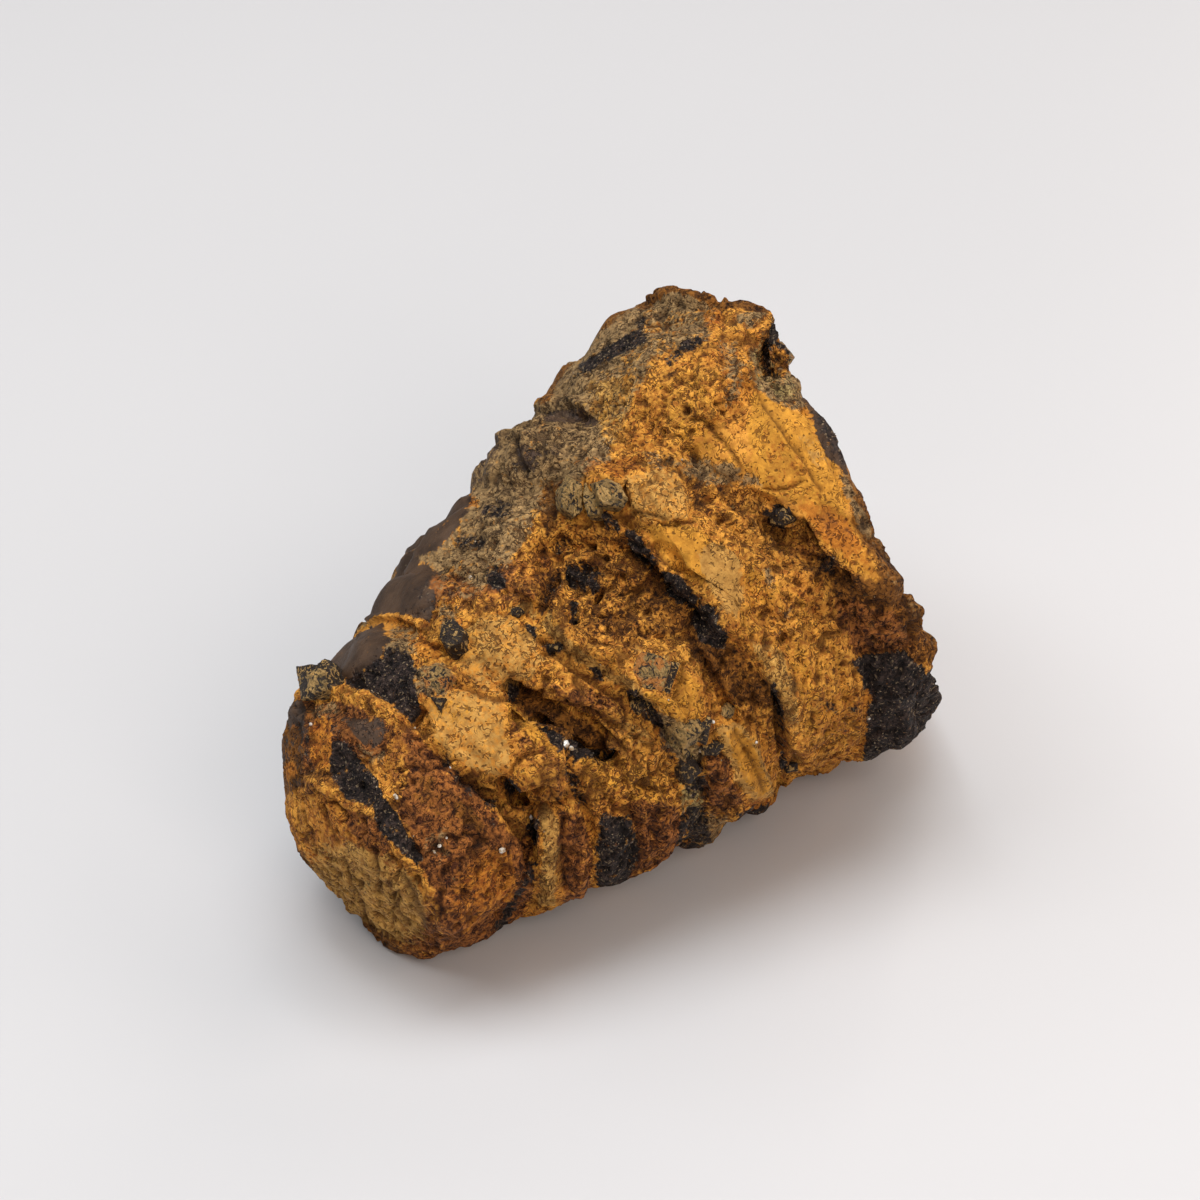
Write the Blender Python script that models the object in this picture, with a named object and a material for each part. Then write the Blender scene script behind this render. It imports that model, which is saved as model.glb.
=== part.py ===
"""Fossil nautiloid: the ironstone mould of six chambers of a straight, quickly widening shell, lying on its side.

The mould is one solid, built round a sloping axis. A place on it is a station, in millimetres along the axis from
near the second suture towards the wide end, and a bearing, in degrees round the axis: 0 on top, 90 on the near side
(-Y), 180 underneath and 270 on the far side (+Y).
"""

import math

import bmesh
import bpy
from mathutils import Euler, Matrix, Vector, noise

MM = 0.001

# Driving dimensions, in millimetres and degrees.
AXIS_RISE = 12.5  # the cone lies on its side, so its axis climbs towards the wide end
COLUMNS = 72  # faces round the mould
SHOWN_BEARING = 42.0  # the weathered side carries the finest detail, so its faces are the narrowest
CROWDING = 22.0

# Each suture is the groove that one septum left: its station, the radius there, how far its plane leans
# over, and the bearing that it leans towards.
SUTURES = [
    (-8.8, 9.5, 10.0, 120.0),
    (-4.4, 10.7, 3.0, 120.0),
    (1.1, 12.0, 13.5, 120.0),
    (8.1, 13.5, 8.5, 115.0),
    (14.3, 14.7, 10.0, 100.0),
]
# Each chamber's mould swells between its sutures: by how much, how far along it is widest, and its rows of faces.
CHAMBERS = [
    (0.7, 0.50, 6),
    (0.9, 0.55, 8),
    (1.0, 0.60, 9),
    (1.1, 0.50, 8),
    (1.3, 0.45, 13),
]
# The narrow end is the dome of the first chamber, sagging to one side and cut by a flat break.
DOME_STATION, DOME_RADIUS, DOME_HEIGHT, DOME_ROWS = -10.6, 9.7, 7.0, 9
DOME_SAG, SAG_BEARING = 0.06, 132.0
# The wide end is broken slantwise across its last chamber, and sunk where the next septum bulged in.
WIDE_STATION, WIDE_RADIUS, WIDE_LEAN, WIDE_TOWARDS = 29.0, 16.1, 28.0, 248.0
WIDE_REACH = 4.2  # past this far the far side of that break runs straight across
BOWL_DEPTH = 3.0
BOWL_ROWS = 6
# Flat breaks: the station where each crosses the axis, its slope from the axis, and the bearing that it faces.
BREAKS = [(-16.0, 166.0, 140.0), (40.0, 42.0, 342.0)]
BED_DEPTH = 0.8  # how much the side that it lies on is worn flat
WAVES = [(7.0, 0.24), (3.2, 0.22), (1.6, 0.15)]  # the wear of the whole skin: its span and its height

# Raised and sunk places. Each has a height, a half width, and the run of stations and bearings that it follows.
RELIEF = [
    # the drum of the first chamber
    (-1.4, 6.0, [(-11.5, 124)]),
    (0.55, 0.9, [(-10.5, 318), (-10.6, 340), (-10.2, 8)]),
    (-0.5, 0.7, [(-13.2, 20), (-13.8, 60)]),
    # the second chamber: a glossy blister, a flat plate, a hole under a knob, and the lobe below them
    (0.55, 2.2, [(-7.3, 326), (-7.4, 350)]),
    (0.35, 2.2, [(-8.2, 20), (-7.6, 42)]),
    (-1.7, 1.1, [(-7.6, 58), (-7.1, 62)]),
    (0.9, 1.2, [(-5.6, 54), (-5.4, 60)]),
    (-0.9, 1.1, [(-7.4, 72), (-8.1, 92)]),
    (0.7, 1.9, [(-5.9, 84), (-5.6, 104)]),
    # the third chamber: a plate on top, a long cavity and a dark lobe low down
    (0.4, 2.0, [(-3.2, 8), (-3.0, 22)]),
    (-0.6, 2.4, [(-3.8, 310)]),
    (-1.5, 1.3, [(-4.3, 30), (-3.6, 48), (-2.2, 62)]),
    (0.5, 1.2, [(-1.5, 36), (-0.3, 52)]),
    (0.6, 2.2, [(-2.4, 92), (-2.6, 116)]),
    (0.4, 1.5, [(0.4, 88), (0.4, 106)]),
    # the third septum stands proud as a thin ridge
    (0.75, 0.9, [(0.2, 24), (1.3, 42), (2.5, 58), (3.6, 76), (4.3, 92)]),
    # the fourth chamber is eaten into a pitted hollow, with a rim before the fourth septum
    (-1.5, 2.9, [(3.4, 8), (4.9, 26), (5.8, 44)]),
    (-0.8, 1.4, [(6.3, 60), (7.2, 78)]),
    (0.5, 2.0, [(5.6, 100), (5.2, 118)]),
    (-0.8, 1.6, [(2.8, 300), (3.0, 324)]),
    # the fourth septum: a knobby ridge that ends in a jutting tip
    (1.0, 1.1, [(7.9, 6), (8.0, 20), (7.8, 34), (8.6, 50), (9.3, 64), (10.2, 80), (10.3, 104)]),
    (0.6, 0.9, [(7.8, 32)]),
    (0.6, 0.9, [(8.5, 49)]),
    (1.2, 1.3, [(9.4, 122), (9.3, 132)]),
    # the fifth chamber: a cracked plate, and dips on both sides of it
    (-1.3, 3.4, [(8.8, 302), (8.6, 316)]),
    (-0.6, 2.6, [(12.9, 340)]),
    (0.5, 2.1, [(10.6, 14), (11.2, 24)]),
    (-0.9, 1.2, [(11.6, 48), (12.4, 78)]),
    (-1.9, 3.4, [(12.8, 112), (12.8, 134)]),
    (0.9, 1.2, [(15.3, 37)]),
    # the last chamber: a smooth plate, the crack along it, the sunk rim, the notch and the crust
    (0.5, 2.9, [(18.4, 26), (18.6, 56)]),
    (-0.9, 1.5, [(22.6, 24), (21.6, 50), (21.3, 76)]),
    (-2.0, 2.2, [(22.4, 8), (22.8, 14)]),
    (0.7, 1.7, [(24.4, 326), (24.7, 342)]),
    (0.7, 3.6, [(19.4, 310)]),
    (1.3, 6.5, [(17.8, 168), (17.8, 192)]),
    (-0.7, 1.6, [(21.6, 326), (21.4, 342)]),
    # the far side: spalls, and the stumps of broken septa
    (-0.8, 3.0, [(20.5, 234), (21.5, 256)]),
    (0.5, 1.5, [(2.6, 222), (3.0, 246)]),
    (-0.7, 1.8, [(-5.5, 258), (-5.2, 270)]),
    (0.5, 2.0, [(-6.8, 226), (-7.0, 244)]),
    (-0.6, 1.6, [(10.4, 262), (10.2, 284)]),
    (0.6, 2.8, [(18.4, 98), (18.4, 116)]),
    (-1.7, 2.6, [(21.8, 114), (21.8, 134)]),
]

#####

● **Task to carry out**:
Return nothing but the lines from the first line of the listing through the line with "CROWDING = 22.0", please, keeping every one of them unchanged.

● **Right answer**:
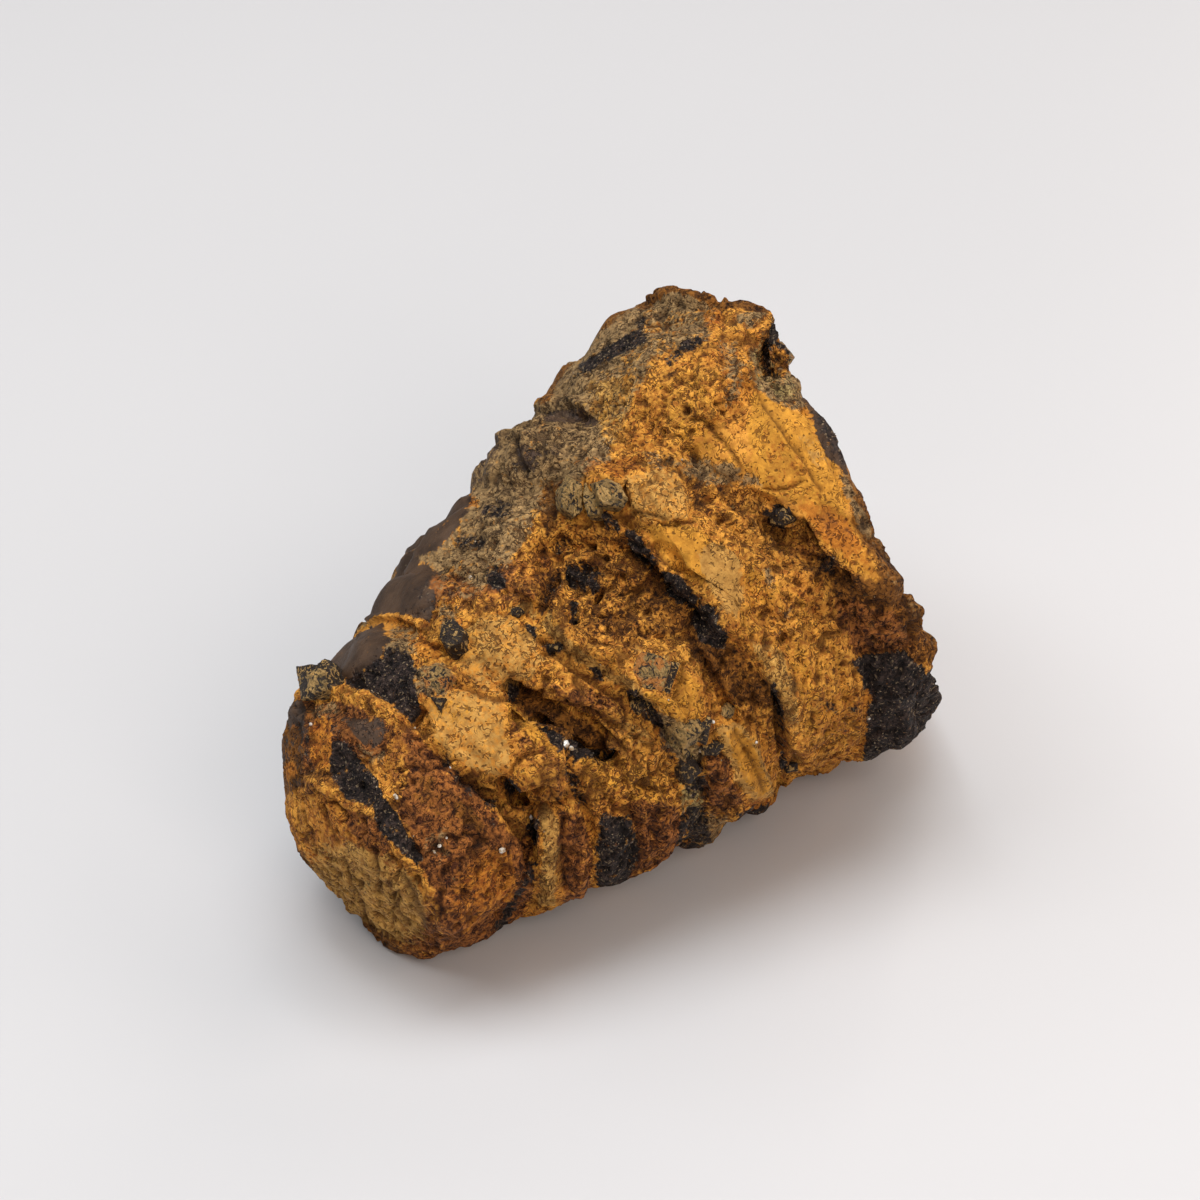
Write the Blender Python script that models the object in this picture, with a named object and a material for each part. Then write the Blender scene script behind this render. It imports that model, which is saved as model.glb.
=== part.py ===
"""Fossil nautiloid: the ironstone mould of six chambers of a straight, quickly widening shell, lying on its side.

The mould is one solid, built round a sloping axis. A place on it is a station, in millimetres along the axis from
near the second suture towards the wide end, and a bearing, in degrees round the axis: 0 on top, 90 on the near side
(-Y), 180 underneath and 270 on the far side (+Y).
"""

import math

import bmesh
import bpy
from mathutils import Euler, Matrix, Vector, noise

MM = 0.001

# Driving dimensions, in millimetres and degrees.
AXIS_RISE = 12.5  # the cone lies on its side, so its axis climbs towards the wide end
COLUMNS = 72  # faces round the mould
SHOWN_BEARING = 42.0  # the weathered side carries the finest detail, so its faces are the narrowest
CROWDING = 22.0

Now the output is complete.